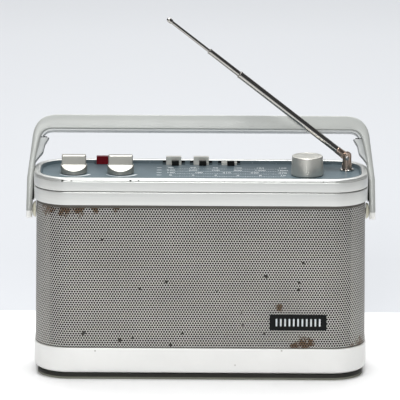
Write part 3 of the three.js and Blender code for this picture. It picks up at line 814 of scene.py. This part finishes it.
def handle_shell():
    shares = [0.0, 0.06, 0.15, 0.3, 0.5, 0.75, 1, 1.25, 1.5, 1.75, 2, 2.25, 2.5, 2.75]
    shares += [3 + k / 14 for k in range(15)] + [4.25, 4.5, 4.75, 5]
    right = []
    for share in shares:
        outer = edge_point(OUTER, share)
        inner = edge_point(INNER, share)
        if share <= 2:
            inner = (inner_at(outer[1]), outer[1])
        rounding = 2.2 - 1.3 * min(max(share - 3, 0), 1)
        right.append(band_ring(outer, inner, half_depth(outer[1], 8, 7.6), rounding, 1))
    left = [[(-x, y, z) for x, y, z in ring] for ring in right[:-1]]
    points, faces = loft(right + left[::-1], False)
    placed = moved(points, handle_matrix())
    piece("handle_bow", placed, faces, "handle_silver", "handle", "handle_shell", sharp=40)


def inner_at(v):
    """The arm's inner edge at a height below the bend."""
    if v <= 0:
        return INNER["foot"]
    return INNER["foot"] + (INNER["bend"] - INNER["foot"]) * min(v / INNER["bend_at"], 1)


GRIP_PROUD = 1.8
LINER_FROM = 39.4
LINER_SEAM = 61.3
ARM_LINER_EDGE = [(143.3, LINER_FROM), (139.2, 45.0), (136.2, 48.2), (134.4, 55.6), (131.0, LINER_SEAM)]


def between(points, height):
    """The x of a line through (x, height) points at a height."""
    for (x0, v0), (x1, v1) in zip(points, points[1:]):
        if v0 <= height <= v1:
            return x0 + (x1 - x0) * (height - v0) / (v1 - v0)
    return points[-1][0]


def handle_liners():
    up = [3.21 + 0.79 * k / 12 for k in range(13)] + [4.33, 4.66, 5]
    rings = {1: [], -1: []}
    for side, ring in rings.items():
        for share in up:
            edges = edge_point(INNER, share, -0.4), edge_point(INNER, share, GRIP_PROUD)
            ring.append(band_ring(*edges, 6.1, 0.6, side))
    points, faces = loft(rings[1] + rings[-1][-2::-1], False)
    piece("grip_liner", moved(points, handle_matrix()), faces, "handle_liner", "handle", "handle_grip_liner")
    inner_line = [edge_point(INNER, 2 + k / 20) for k in range(41)]
    for name, side in (("left", -1), ("right", 1)):
        rings = []
        for k in range(17):
            height = LINER_FROM + (LINER_SEAM - LINER_FROM) * k / 16
            outer = (between(inner_line, height) + 0.4, height)
            inner = (between(ARM_LINER_EDGE, height), height)
            rings.append(band_ring(outer, inner, 6.1, 0.5, side))
        points, faces = loft(rings, False)
        made = piece(f"arm_liner_{name}", moved(points, handle_matrix()), faces, "handle_liner", "handle",
                     f"handle_liner_{name}", material=ARM_LINER)
        soften(made, 0.4)
        seam = []
        for height in (LINER_SEAM, LINER_SEAM + 0.8):
            outer = (between(inner_line, height) + 0.3, height)
            seam.append(band_ring(outer, (132.6, height), 5.8, 0.3, side))
        points, faces = loft(seam, False)
        piece(f"liner_seam_{name}", moved(points, handle_matrix()), faces, "black_plastic", "handle")


def arm_gap_shades():
    """A black strip down the inner face of each arm, beside the cabinet: painted shade for the shadowed gap
    between arm and cabinet.
    """
    for name, side in (("left", -1), ("right", 1)):
        rings = [band_ring((inner_at(v) + 0.1, v), (143.45, v), 5.6, 0.1, side) for v in (8.5, 16, 24, 32)]
        points, faces = loft(rings, False)
        piece(f"arm_gap_shade_{name}", moved(points, handle_matrix()), faces, "black_plastic", "handle")


def pivot_bosses():
    for name, side in (("left", -1), ("right", 1)):
        low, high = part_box(f"pivot_boss_{name}")
        length = (high.x - low.x) / MM
        shares = [(0, 0), (1, 0), (1, 0.15), (0.97, 0.35), (0.9, 0.6), (0.76, 0.82), (0.55, 0.95)]
        shares += [(0.3, 1), (0, 1)]
        outline = [(6.9 * across, length * along) for across, along in shares]
        points, faces = lathe(outline, 48)
        start = (low.x if side > 0 else high.x) / MM
        matrix = at(start, 0, PIVOT_Z) @ Matrix.Rotation(side * math.pi / 2, 4, "Y")
        placed = moved(points, matrix)
        piece(f"boss_{name}", placed, faces, "pale_silver", "cabinet", f"pivot_boss_{name}", material=CREAM)


# ---------- aerial ----------
def aerial_matrix():
    return at(*AERIAL) @ Matrix.Rotation(-math.radians(90 - AERIAL_ELEVATION), 4, "Y")


def aerial_part(name, outline, body, *nodes, material=None):
    points, faces = lathe(fillet(outline, 3), 40)
    piece(name, moved(points, aerial_matrix()), faces, "chrome", body, *nodes, material=material)


def aerial():
    collar = [(0, 5, 0), (3.2, 5, 0.3), (3.2, 11, 0.3), (2.9, 11.4, 0), (0, 11.4, 0)]
    low = [
        (0, 11.2, 0), (3.0, 11.2, 0), (3.1, 116, 0), (3.2, 116.5, 0.2),
        (3.2, 118, 0.4), (2.7, 118, 0.1), (2.6, 116.8, 0), (0, 116.8, 0),
    ]
    middle = [
        (0, 46, 0), (2.4, 46, 0), (2.4, 149.3, 0), (2.5, 149.6, 0.2),
        (2.5, 151, 0.4), (2.1, 151, 0.1), (2.0, 150, 0), (0, 150, 0),
    ]
    top = [
        (0, 92, 0), (1.45, 92, 0), (1.45, 191.4, 0), (2.1, 191.6, 0.3),
        (2.1, 195.2, 0.9), (1.0, 196.5, 0.8), (0, 196.5, 0),
    ]
    aerial_part("aerial_collar", collar, "aerial_lower", "antenna_tube_1", material=BRASSY)
    aerial_part("aerial_tube_low", low, "aerial_lower", "antenna_tube_1")
    aerial_part("aerial_tube_mid", middle, "aerial_middle", "antenna_tube_2")
    aerial_part("aerial_rod_top", top, "aerial_top", "antenna_tip")
    aerial_tang()
    rivet_head()


def aerial_tang():
    """The flat tongue of the lowest tube, which turns in the elbow's slot."""
    radius = 3.2
    outline = [(-radius, 6), (radius, 6)]
    for degrees in range(0, 181, 12):
        angle = math.radians(degrees)
        outline.append((radius * math.cos(angle), -radius * math.sin(angle)))
    rings = [[(x, y, z) for x, z in outline] for y in (-1.8, 1.8)]
    points, faces = loft(rings, False)
    placed = moved(points, aerial_matrix())
    made = piece("aerial_tang", placed, faces, "chrome", "aerial_lower", "antenna_tube_1", material=BRASSY)
    soften(made, 0.3)


def rivet_head():
    """The domed head of the elbow's pin, on the yoke's front."""
    x, y, z = AERIAL
    outline = [(0, 0, 0), (1.9, 0, 0), (1.9, 0.35, 0.2), (1.1, 0.75, 0.4), (0, 0.8, 0)]
    points, faces = lathe(fillet(outline, 3), 32)
    matrix = at(x, y - 4.0, z) @ Matrix.Rotation(math.pi / 2, 4, "X")
    piece("aerial_rivet", moved(points, matrix), faces, "steel", "aerial_swivel")


# ---------- everything that keeps its solid, with rounded edges and its finish ----------
def dress_solids():
    rounding = {"control_panel": 0.25, "power_button": 0.7, "band_button_1": 0.7, "band_button_2": 0.7,
                "band_button_3": 0.7, "band_window_1": 0.35, "band_window_2": 0.35, "band_window_3": 0.35,
                "antenna_swivel": 0.4, "antenna_socket": 0.2, "battery_door": 0.5, "back_cover": 0.3}
    slot_of = {entry["node"]: entry["material_slot"] for entry in frame["record"]["subparts"]}
    for name, node in NODES.items():
        node.data.materials.clear()
        node.data.materials.append(BRASSY if name == "antenna_swivel" else MATERIALS[slot_of[name]])
        if node.hide_render:
            continue
        node.data.polygons.foreach_set("use_smooth", [True] * len(node.data.polygons))
        soften(node, rounding.get(name, 0.3), 2, 32)


# ---------- stage ----------
CAMERA_PITCH = 13
CAMERA_AWAY = 4.2
VIEW_WIDTH = 0.3432
AIM = Vector((-0.00075, -0.008, 0.1513))


def camera():
    data = bpy.data.cameras.new("camera")
    data.sensor_width = 36
    data.lens = 36 * CAMERA_AWAY / VIEW_WIDTH
    data.clip_end = 20
    made = bpy.data.objects.new("camera", data)
    scene.collection.objects.link(made)
    pitch = math.radians(CAMERA_PITCH)
    look = Vector((0, math.cos(pitch), -math.sin(pitch)))
    made.location = AIM - look * CAMERA_AWAY
    roll = Matrix.Rotation(math.radians(0.32), 4, "Z")
    made.matrix_world = at(*made.location) @ Matrix.Rotation(math.pi / 2 - pitch, 4, "X") @ roll
    scene.camera = made


def soft_light(name, place, aim, size, power, colour=(1, 1, 1)):
    data = bpy.data.lights.new(name, "AREA")
    data.shape = "RECTANGLE"
    data.size, data.size_y = size
    data.energy = power
    data.color = colour
    made = bpy.data.objects.new(name, data)
    scene.collection.objects.link(made)
    made.location = place
    made.rotation_euler = (Vector(aim) - Vector(place)).to_track_quat("-Z", "Y").to_euler()


def stage_sheet(name, front, back, z, material):
    """A flat sheet 8 m wide from a front edge to a back edge, in metres."""
    mesh = bpy.data.meshes.new(name)
    mesh.from_pydata([(-4, front, z), (4, front, z), (4, back, z), (-4, back, z)], [], [(0, 1, 2, 3)])
    mesh.materials.append(material)
    made = bpy.data.objects.new(name, mesh)
    scene.collection.objects.link(made)


def stage():
    table = Nodes("table_white", (0.93, 0.93, 0.93), 0.55)
    table.mottle(3, 0.01)
    floor = Nodes("floor_grey", (0.585, 0.60, 0.625), 0.9)
    away = floor.add("ShaderNodeSeparateXYZ")
    floor.link(floor.place, away.inputs[0])
    floor.tint(floor.ramp(away.outputs["Y"], 0.4, 1.5), (0.74, 0.758, 0.785))
    table_end = 0.198
    stage_sheet("floor", -5, 4, -0.001, floor.material)
    stage_sheet("table_top", -0.6, table_end, 0, table.material)
    world = bpy.data.worlds.new("studio")
    world.use_nodes = True
    world.node_tree.nodes["Background"].inputs["Color"].default_value = (0.93, 0.96, 1.0, 1)
    world.node_tree.nodes["Background"].inputs["Strength"].default_value = 0.08
    scene.world = world
    soft_light("overhead", (0, -0.1, 1.6), (0, 0, 0), (0.9, 1.1), 25)
    soft_light("front", (-0.3, -2.6, 1.3), (0, 0, 0.1), (0.7, 0.9), 29)
    soft_light("behind", (0, 1.2, 1.9), (0, 1.2, 0), (2.6, 1.4), 29)
    soft_light("backdrop", (0, 2.6, 0.8), (0, 0, 0.15), (4.0, 1.0), 9)
    scene.view_settings.view_transform = "Standard"


camera()
stage()
base_tray()
base_plinth()
lower_band()
top_cover()
perforated("grille_left", -1)
perforated("grille_right", 1)
grille_strips()
speaker_cloth()
badge()
dial()
key_gaps()
grip_knobs()
tuning_knob()
handle_shell()
handle_liners()
arm_gap_shades()
pivot_bosses()
aerial()
dress_solids()


def corners(bounds):
    return [[float(value) for value in corner] for corner in bounds]
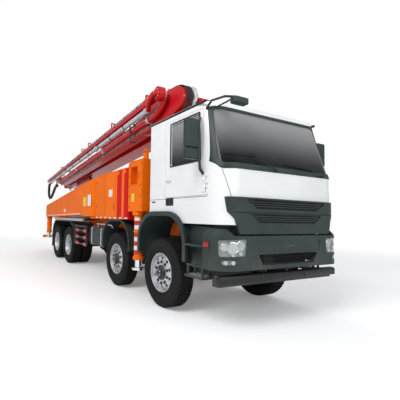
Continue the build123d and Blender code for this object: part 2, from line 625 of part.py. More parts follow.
def make_cab_inside():
    """Seats, dash and steering wheel."""
    floor = CAB_FLOOR + CAB_WALL
    pieces = []
    for y in (-520, 520):
        seat = block((150, 640), (y - 240, y + 240), (floor + 260, floor + 380))
        seat += side_plate(outline([(60, floor + 300), (190, floor + 300), (60, floor + 1000),
                                    (-60, floor + 1000)], 30), (y - 230, y + 230))
        seat += block((200, 560), (y - 180, y + 180), (floor, floor + 270))
        pieces.append(seat)
    dash = side_plate(outline([(980, floor), (1290, floor), (1290, 2060), (1180, 2100), (930, 2020),
                               (900, 1900)], 25), (-900, 900))
    column = bar((940, 520, 1960), (830, 520, 2060), 26)
    wheel = Plane(origin=(830, 520, 2060), z_dir=(-0.74, 0, 0.67)) * (Torus(205, 15) + Box(400, 36, 20))
    dash = dash + column + wheel
    save("cab_interior", *pieces, dash)


# ------------------------------------------------------------------ bumper
def bumper_plan(inset):
    """The bumper's plan at its lower edge, round at the front corners."""
    front = FRONT_OVERHANG - inset
    half = HALF_WIDTH - inset
    face = Rectangle(front - 100, 2 * half)
    face = fillet(face.vertices().group_by(Axis.X)[-1], BUMPER_CORNER - inset)
    return Pos((front + 100) / 2, 0, BUMPER_Z[0]) * face


def bumper_form(inset):
    """Solid inside the bumper's outer face."""
    return extrude(bumper_plan(inset), BUMPER_Z[1] - BUMPER_Z[0])


def make_bumper():
    """Bumper with its lamp recesses, intake and corner fairings, and the entry steps behind it."""
    low, high = BUMPER_Z
    keep = block((BUMPER_REAR, 1600), (-1300, 1300), (700, 1300))
    bumper = (bumper_form(0) - bumper_form(BUMPER_WALL)) & keep
    ledge = (bumper_form(0) - bumper_form(240)) & block((BUMPER_REAR, 1600), (-1300, 1300), (high - 35, high))
    ledge -= block((1200, 1382), (338, 432), (high - 40, high + 5))
    ledge -= block((1200, 1382), (-432, -338), (high - 40, high + 5))
    bumper += ledge
    fairing = extrude(Pos(0, 0, high - low) * bumper_plan(0), FAIRING_RISE, taper=40)
    fairing &= cross_plate(outline([(990, high - 1), (HALF_WIDTH, high - 1), (HALF_WIDTH, high + FAIRING_RISE),
                                    (1040, high + FAIRING_RISE)]), (BUMPER_REAR, 1600))
    fairing -= block((BUMPER_REAR - 1, 1210), (900, 1100), (high - 2, high + FAIRING_RISE - 12))
    bumper += fairing + mirror(fairing, about=Plane.XZ)
    intake = outline([(-600, 965), (600, 965), (510, 825), (-510, 825)], 20)
    bumper -= cross_plate(intake, (1300, 1500))
    plate = outline([(-640, 990), (640, 990), (660, 1140), (-660, 1140)], 20)
    bumper -= cross_plate(plate, (FRONT_OVERHANG - 6, 1500))
    lamp_depth = BUMPER_WALL - 12
    recess = bumper_form(-1) - bumper_form(lamp_depth)
    lens = bumper_form(8) - bumper_form(lamp_depth - SEAT_GAP)
    lamps = []
    for points in LAMP_OUTLINES.values():
        window = cross_plate(outline(points, LAMP_ROUNDING), (1000, 1500))
        bumper -= recess & (window + mirror(window, about=Plane.XZ))
        small = cross_plate(offset(outline(points, LAMP_ROUNDING), -4), (1000, 1500))
        lamps += both(lens & small)
    for side in SIDES:
        bumper += on_side(entry_steps(), side)
    save("front_bumper", bumper)
    save("headlamps", *lamps)


def entry_steps():
    """Recessed panel and two treads below the left door."""
    low, high = BUMPER_Z
    panel = block((GUARD_HALF + GUARD_THICK + SEAT_GAP, BUMPER_REAR + 5), (1040, 1060), (low, 1300))
    outer = HALF_WIDTH - 40
    panel += block((BUMPER_REAR, BUMPER_REAR + 14), (1040, outer), (low, high))
    panel += block((GUARD_HALF + GUARD_LIP + 4, BUMPER_REAR + 5), (1050, outer + 15), (1035, 1062))
    for x in (760, 1060):
        panel += block((x, x + 28), (1050, 1080), (650, low + 10))
        panel += block((x, x + 28), (outer - 25, outer), (650, low + 10))
    rail = (outer - 28, outer + 3)
    panel += block((745, 1110), rail, (low, low + 25)) + block((1100, BUMPER_REAR + 5), rail, (low, low + 25))
    return panel + block((740, 1105), (1010, outer + 25), (620, 652))


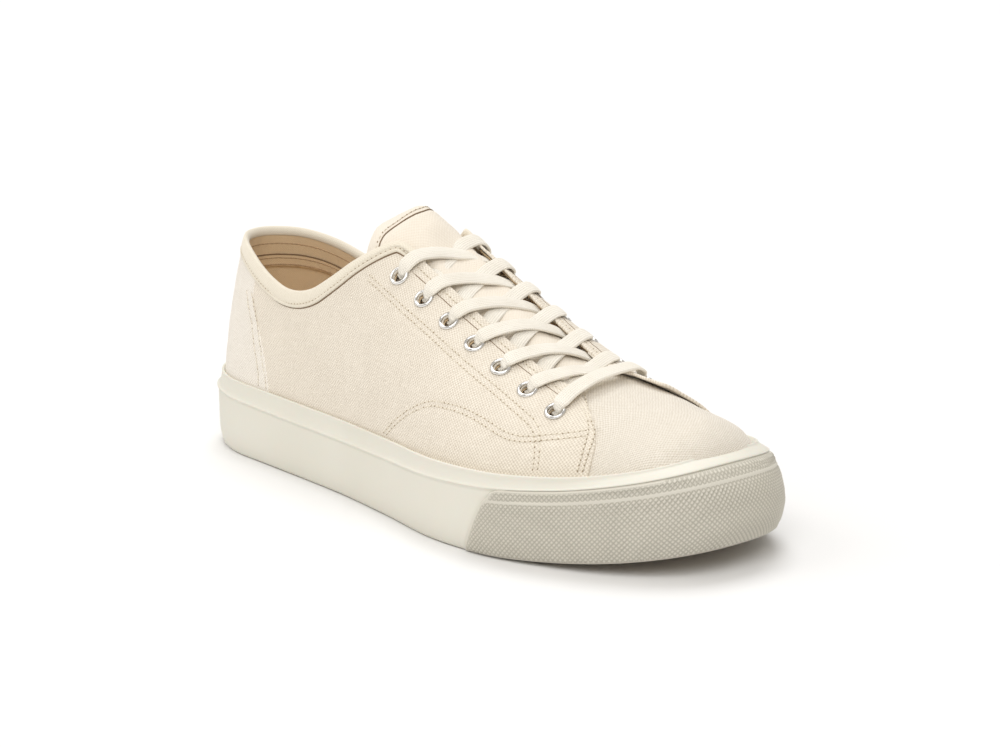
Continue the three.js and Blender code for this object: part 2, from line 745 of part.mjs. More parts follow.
// The tongue: a padded strip under the facings, rounded at the top.
function tongue() {
  const rings = [];
  for (const along of [0, 0.02, 0.06, 0.12, 0.18, 0.28, 0.4, 0.52, 0.64, 0.76, 0.88, 1]) {
    const x = mix(TONGUE_BACK, TONGUE_FRONT, along);
    const round = clamp((x - TONGUE_BACK + 1.5) / TONGUE_ROUND);
    const half = (TONGUE_HALF - TONGUE_TAPER * along) * Math.sqrt(1 - (1 - round) ** 2);
    const bend = TONGUE_BEND * clamp((TONGUE_BACK + TONGUE_ROUND - x) / TONGUE_ROUND) ** 2;
    const top = [];
    const under = [];
    for (const across of [-1, -0.8, -0.55, -0.28, 0, 0.28, 0.55, 0.8, 1]) {
      const y = throatMiddle(x) + half * across;
      const bulge = Math.cos((Math.PI / 2) * clamp((across * half) / THROAT_HALF_FRONT, -1, 1)) ** 2;
      const fade = clamp((THROAT_FRONT - 8 - x) / 20);
      const off = TONGUE_LIFT * bulge * fade - WALL - 2 * GAP - bend;
      const thin = TONGUE_THICK * (Math.abs(across) === 1 ? 0.35 : 1);
      top.push(lastAt(x, y, off));
      under.unshift(lastAt(x, y, off - thin));
    }
    rings.push([...top, ...under]);
  }
  return loft(rings);
}

const paint = (color, roughness, metalness = 0) => () =>
  new THREE.MeshStandardMaterial({ color, roughness, metalness });
const canvas = paint(0xeae0ce, 0.95);
const rubber = paint(0xdedacd, 0.6);
const sheet = paint(0xc9ae85, 0.95);
const cotton = paint(0xebe5d6, 0.9);
const nickel = paint(0xc8c8c6, 0.3, 1);

const group = new THREE.Group();
group.name = "canvas_sneaker";

function place(name, solid, material) {
  const mesh = solid.getMesh();
  const geometry = new THREE.BufferGeometry();
  const points = new Float32Array(mesh.numVert * 3);
  for (let i = 0; i < mesh.numVert; i += 1) {
    for (let k = 0; k < 3; k += 1) points[i * 3 + k] = mesh.vertProperties[i * mesh.numProp + k];
  }
  geometry.setAttribute("position", new THREE.BufferAttribute(points, 3));
  geometry.setIndex(new THREE.BufferAttribute(mesh.triVerts, 1));
  geometry.computeVertexNormals();
  const made = new THREE.Mesh(geometry, material());
  made.name = name;
  group.add(made);
}

place("outsole", outsole(), rubber);
place("foxing", foxing(), rubber);
place("toe_bumper", bumperSolid(), rubber);
place("upper", upper(), canvas);
place("tongue", tongue(), canvas);
place("insole", insole(), sheet);
for (const { side, number, place: matrix } of eyeletPlaces()) {
  place(`eyelet_${side === OUTER ? "outer" : "inner"}_${number}`, eyelet(matrix), nickel);
}
for (let i = 0; i < EYELETS - 1; i += 1) place(`lace_cross_${i + 1}`, laceCross(i), cotton);
place("lace_bar", laceBar(), cotton);

// The shoe stands centred over the origin.
const box = new THREE.Box3().setFromObject(group);
const centre = box.getCenter(new THREE.Vector3());
group.position.set(-centre.x, -centre.y, -box.min.z);

export default group;
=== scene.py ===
import math

import bpy
import numpy as np
from mathutils import Matrix, Vector


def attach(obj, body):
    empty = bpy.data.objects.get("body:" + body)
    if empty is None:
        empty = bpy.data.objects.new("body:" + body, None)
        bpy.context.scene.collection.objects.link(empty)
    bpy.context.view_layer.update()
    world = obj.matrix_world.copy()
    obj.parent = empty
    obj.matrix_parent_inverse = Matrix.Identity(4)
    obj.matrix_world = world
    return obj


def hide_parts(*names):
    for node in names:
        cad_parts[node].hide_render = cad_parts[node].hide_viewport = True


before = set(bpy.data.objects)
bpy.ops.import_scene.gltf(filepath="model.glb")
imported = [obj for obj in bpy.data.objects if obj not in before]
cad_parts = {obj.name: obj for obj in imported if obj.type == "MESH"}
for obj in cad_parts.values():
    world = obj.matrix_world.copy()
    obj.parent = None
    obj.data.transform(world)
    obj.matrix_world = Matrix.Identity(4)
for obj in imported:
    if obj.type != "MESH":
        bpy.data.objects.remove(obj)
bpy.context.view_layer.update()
RNG = np.random.default_rng(7)

# Sizes in mm, as in the solid model: x from the heel, y to the inner side, z up
LENGTH, BALL_WIDTH, INSTEP_HEIGHT, HEEL_HEIGHT = 292.0, 107.0, 121.0, 87.5
TOE_SPRING, HEEL_CURVE, TOE_CURVE, TOE_POWER = 9.0, 46.7, 83.2, 2.3
WALL_HEIGHT, SOLE_HEIGHT, FOOT_HEIGHT = 22.0, 30.5, 15.0
BOTTOM_TUCK, TOE_BOTTOM_TUCK, TOE_WALL_LEAN, TOE_BAND_LEAN, BAND_TUCK = 1.5, 2.3, 7.5, 11.0, 1.9
BEAD_PROUD, FOXING_RIM, ARCH_RISE = 0.4, 4.5, 1.2
BUMPER_PROUD, BUMPER_DEPTH, BUMPER_START, BUMPER_SLANT = 1.0, 1.9, 206.0, 18.0
WALL, CANVAS, COUNTER, BINDING, BINDING_WIDTH = 1.6, 0.8, 0.5, 0.5, 7.0
BASE_TUCK, TOE_TUCK, RIDGE_BACK, RIDGE_FRONT = 3.3, 8.0, 24.0, 26.0
THROAT_FRONT, EYELET_BACK, EYELET_FRONT, EYELETS, EYELET_HALF = 228.0, 133.0, 226.0, 7, 22.4
LACE_WIDTH, LACE_THICK = 6.5, 1.3
TONGUE_BACK, TONGUE_FRONT, TONGUE_HALF, TONGUE_TAPER = 102.3, 238.0, 28.0, 6.0
TONGUE_ROUND, TONGUE_LIFT, TONGUE_BEND, TONGUE_SQUARE = 22.0, 1.8, 6.0, 4.0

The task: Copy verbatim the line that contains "function place(name, solid, material)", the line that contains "imported = [obj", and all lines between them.

Solution to this problem:
function place(name, solid, material) {
  const mesh = solid.getMesh();
  const geometry = new THREE.BufferGeometry();
  const points = new Float32Array(mesh.numVert * 3);
  for (let i = 0; i < mesh.numVert; i += 1) {
    for (let k = 0; k < 3; k += 1) points[i * 3 + k] = mesh.vertProperties[i * mesh.numProp + k];
  }
  geometry.setAttribute("position", new THREE.BufferAttribute(points, 3));
  geometry.setIndex(new THREE.BufferAttribute(mesh.triVerts, 1));
  geometry.computeVertexNormals();
  const made = new THREE.Mesh(geometry, material());
  made.name = name;
  group.add(made);
}

place("outsole", outsole(), rubber);
place("foxing", foxing(), rubber);
place("toe_bumper", bumperSolid(), rubber);
place("upper", upper(), canvas);
place("tongue", tongue(), canvas);
place("insole", insole(), sheet);
for (const { side, number, place: matrix } of eyeletPlaces()) {
  place(`eyelet_${side === OUTER ? "outer" : "inner"}_${number}`, eyelet(matrix), nickel);
}
for (let i = 0; i < EYELETS - 1; i += 1) place(`lace_cross_${i + 1}`, laceCross(i), cotton);
place("lace_bar", laceBar(), cotton);

// The shoe stands centred over the origin.
const box = new THREE.Box3().setFromObject(group);
const centre = box.getCenter(new THREE.Vector3());
group.position.set(-centre.x, -centre.y, -box.min.z);

export default group;
=== scene.py ===
import math

import bpy
import numpy as np
from mathutils import Matrix, Vector


def attach(obj, body):
    empty = bpy.data.objects.get("body:" + body)
    if empty is None:
        empty = bpy.data.objects.new("body:" + body, None)
        bpy.context.scene.collection.objects.link(empty)
    bpy.context.view_layer.update()
    world = obj.matrix_world.copy()
    obj.parent = empty
    obj.matrix_parent_inverse = Matrix.Identity(4)
    obj.matrix_world = world
    return obj


def hide_parts(*names):
    for node in names:
        cad_parts[node].hide_render = cad_parts[node].hide_viewport = True


before = set(bpy.data.objects)
bpy.ops.import_scene.gltf(filepath="model.glb")
imported = [obj for obj in bpy.data.objects if obj not in before]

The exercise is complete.